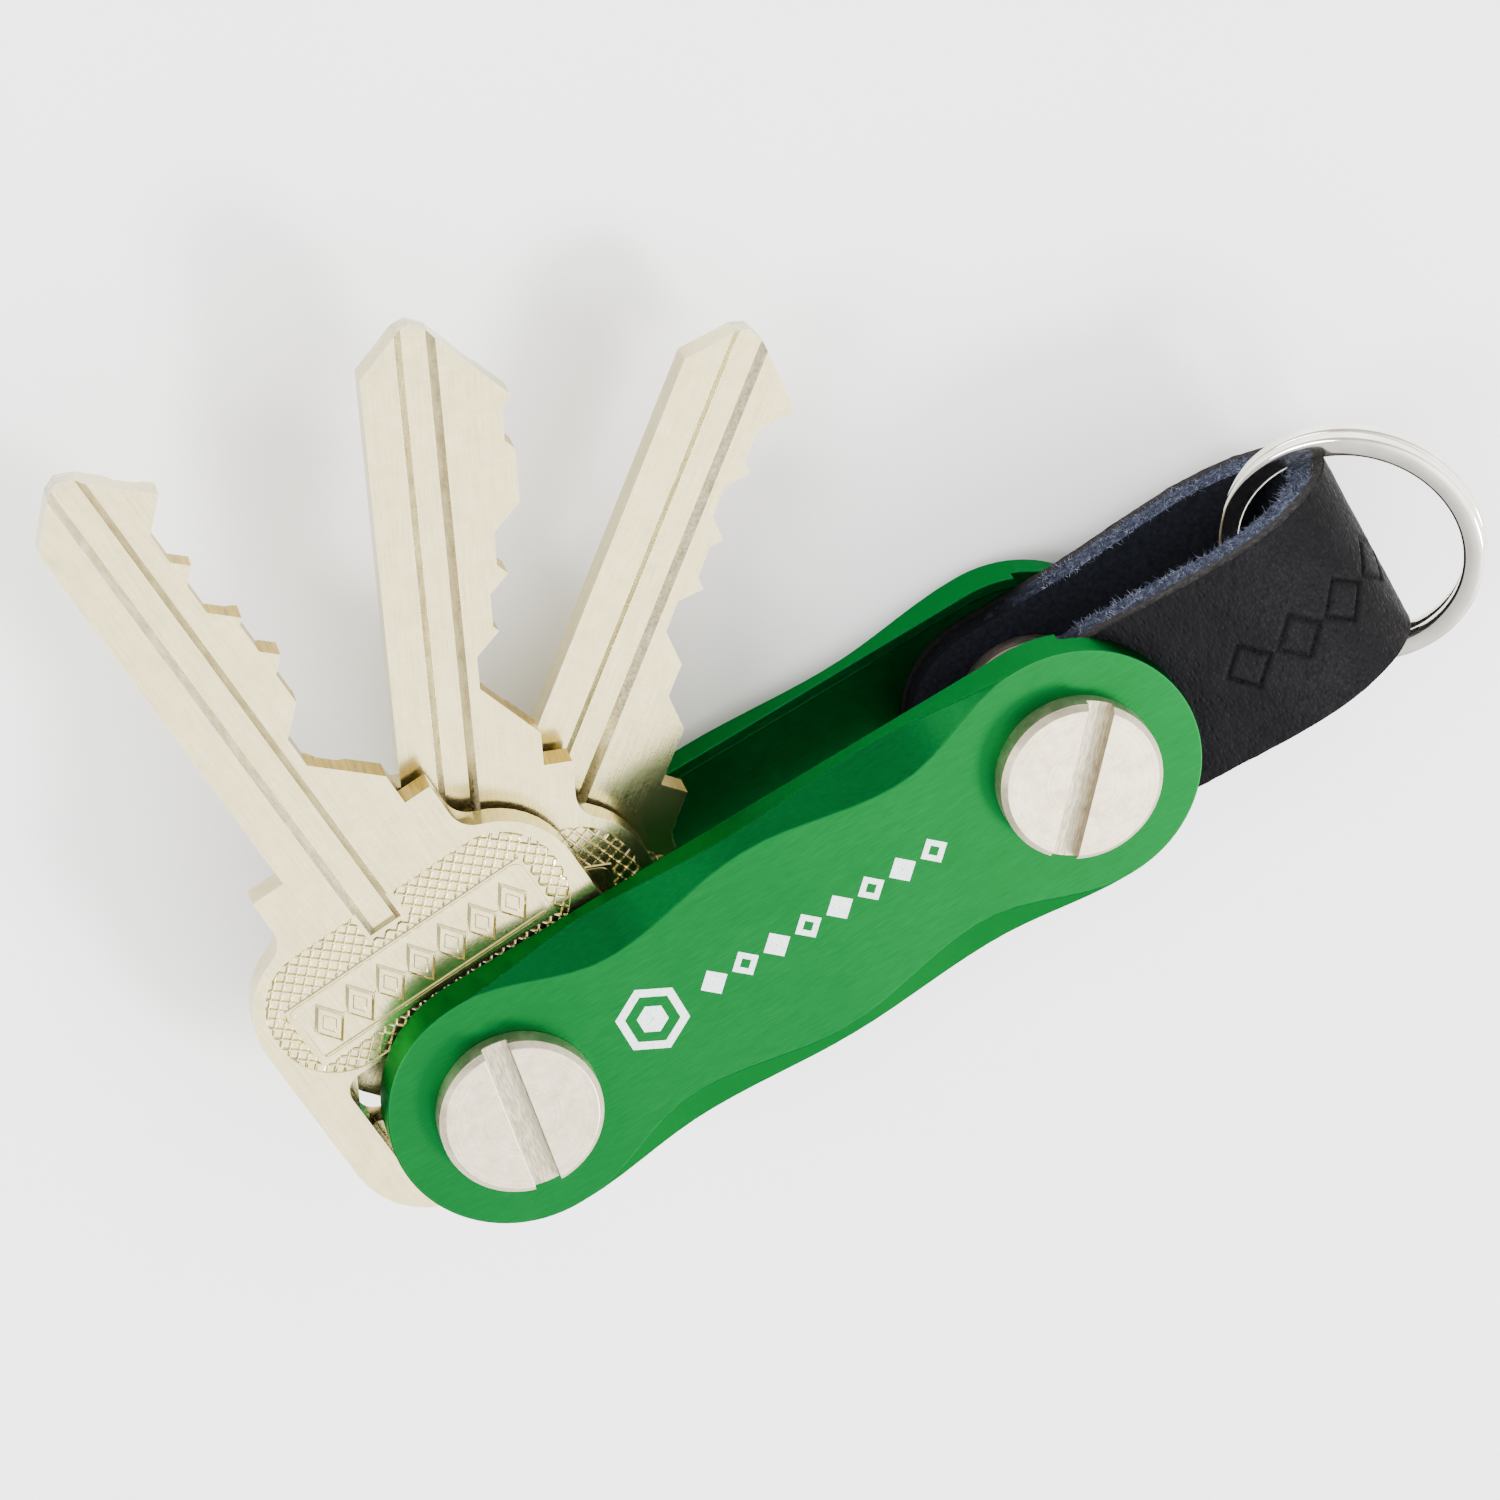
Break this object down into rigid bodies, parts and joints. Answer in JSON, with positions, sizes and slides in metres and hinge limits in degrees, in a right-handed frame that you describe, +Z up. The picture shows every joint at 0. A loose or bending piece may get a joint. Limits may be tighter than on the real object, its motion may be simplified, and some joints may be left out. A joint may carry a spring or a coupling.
{
  "type": "key organiser",
  "caption": "Pocket key organiser: two scalloped plates on screw posts hold fanned house keys, and a leather loop carries a split ring.",
  "frame": {"origin": "on the key post's axis, on the outer face of its rear head, where the organiser lies on a table", "axes": "+X from the key post to the strap post and ring, +Y towards the fanned keys, +Z up, the way the front plate faces"},
  "size_m": [0.0817, 0.058, 0.0194],
  "materials": {
    "anodised_green": "brushed and anodised green",
    "screw_steel": "fine turned",
    "spacer_steel": "plain washed",
    "key_nickel": "nickel-plated brass, satin, raw brass in the cuts",
    "ring_nickel": "polished nickel",
    "strap_leather": "grained, waxed, open cut edge"
  },
  "bodies": {
    "body": {"front_plate": "anodised_green", "back_plate": "anodised_green", "key_screw": "screw_steel", "key_barrel": "screw_steel", "strap_screw": "screw_steel", "strap_barrel": "screw_steel", "front_spacer": "spacer_steel", "front_washer": "spacer_steel", "rear_washer": "spacer_steel", "rear_spacer_inner": "spacer_steel", "rear_spacer_outer": "spacer_steel", "strap": "strap_leather", "strap_spacer_1": "spacer_steel", "strap_spacer_2": "spacer_steel", "strap_spacer_3": "spacer_steel", "strap_spacer_4": "spacer_steel", "strap_spacer_5": "spacer_steel"},
    "front_key": {"front_key": "key_nickel"},
    "middle_key": {"middle_key": "key_nickel"},
    "rear_key": {"rear_key": "key_nickel"},
    "ring": {"split_ring": "ring_nickel"}
  },
  "joints": [
    {"name": "front_key_swing", "type": "hinge", "parent": "body", "child": "front_key", "pos_m": [0, 0, 0.0125], "axis": [0, 0, 1], "range_deg": [-76, 249]},
    {"name": "middle_key_swing", "type": "hinge", "parent": "body", "child": "middle_key", "pos_m": [0, 0, 0.01], "axis": [0, 0, 1], "range_deg": [-50, 279]},
    {"name": "rear_key_swing", "type": "hinge", "parent": "body", "child": "rear_key", "pos_m": [0, 0, 0.0075], "axis": [0, 0, 1], "range_deg": [-29, 304]},
    {"name": "ring_swing", "type": "hinge", "parent": "body", "child": "ring", "pos_m": [0.0604, 0, 0.00932], "axis": [0, 1, 0], "range_deg": [0, 54]}
  ]
}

▸ Given problem
Reproduce the data in full, exactly as presented.

▸ Written answer
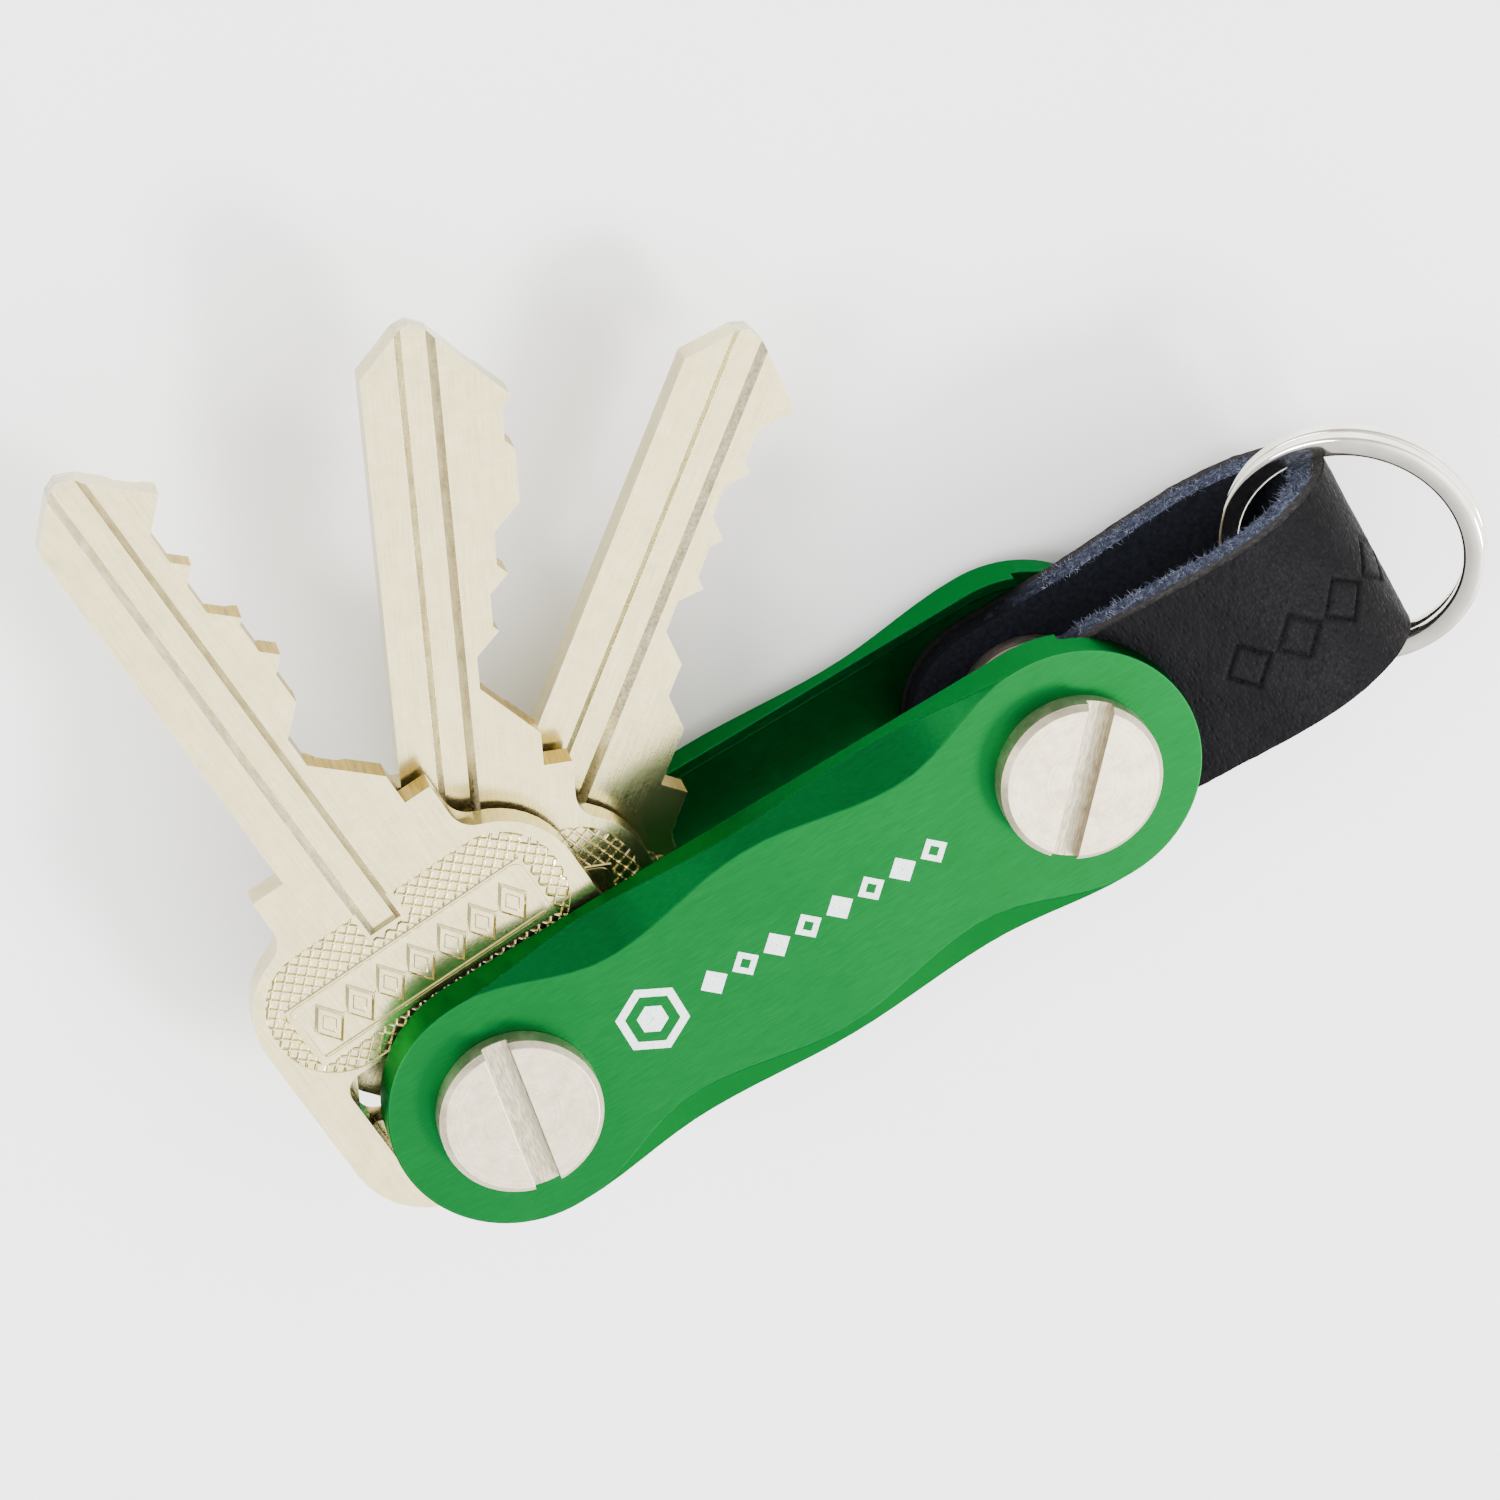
Break this object down into rigid bodies, parts and joints. Answer in JSON, with positions, sizes and slides in metres and hinge limits in degrees, in a right-handed frame that you describe, +Z up. The picture shows every joint at 0. A loose or bending piece may get a joint. Limits may be tighter than on the real object, its motion may be simplified, and some joints may be left out. A joint may carry a spring or a coupling.
{
  "type": "key organiser",
  "caption": "Pocket key organiser: two scalloped plates on screw posts hold fanned house keys, and a leather loop carries a split ring.",
  "frame": {"origin": "on the key post's axis, on the outer face of its rear head, where the organiser lies on a table", "axes": "+X from the key post to the strap post and ring, +Y towards the fanned keys, +Z up, the way the front plate faces"},
  "size_m": [0.0817, 0.058, 0.0194],
  "materials": {
    "anodised_green": "brushed and anodised green",
    "screw_steel": "fine turned",
    "spacer_steel": "plain washed",
    "key_nickel": "nickel-plated brass, satin, raw brass in the cuts",
    "ring_nickel": "polished nickel",
    "strap_leather": "grained, waxed, open cut edge"
  },
  "bodies": {
    "body": {"front_plate": "anodised_green", "back_plate": "anodised_green", "key_screw": "screw_steel", "key_barrel": "screw_steel", "strap_screw": "screw_steel", "strap_barrel": "screw_steel", "front_spacer": "spacer_steel", "front_washer": "spacer_steel", "rear_washer": "spacer_steel", "rear_spacer_inner": "spacer_steel", "rear_spacer_outer": "spacer_steel", "strap": "strap_leather", "strap_spacer_1": "spacer_steel", "strap_spacer_2": "spacer_steel", "strap_spacer_3": "spacer_steel", "strap_spacer_4": "spacer_steel", "strap_spacer_5": "spacer_steel"},
    "front_key": {"front_key": "key_nickel"},
    "middle_key": {"middle_key": "key_nickel"},
    "rear_key": {"rear_key": "key_nickel"},
    "ring": {"split_ring": "ring_nickel"}
  },
  "joints": [
    {"name": "front_key_swing", "type": "hinge", "parent": "body", "child": "front_key", "pos_m": [0, 0, 0.0125], "axis": [0, 0, 1], "range_deg": [-76, 249]},
    {"name": "middle_key_swing", "type": "hinge", "parent": "body", "child": "middle_key", "pos_m": [0, 0, 0.01], "axis": [0, 0, 1], "range_deg": [-50, 279]},
    {"name": "rear_key_swing", "type": "hinge", "parent": "body", "child": "rear_key", "pos_m": [0, 0, 0.0075], "axis": [0, 0, 1], "range_deg": [-29, 304]},
    {"name": "ring_swing", "type": "hinge", "parent": "body", "child": "ring", "pos_m": [0.0604, 0, 0.00932], "axis": [0, 1, 0], "range_deg": [0, 54]}
  ]
}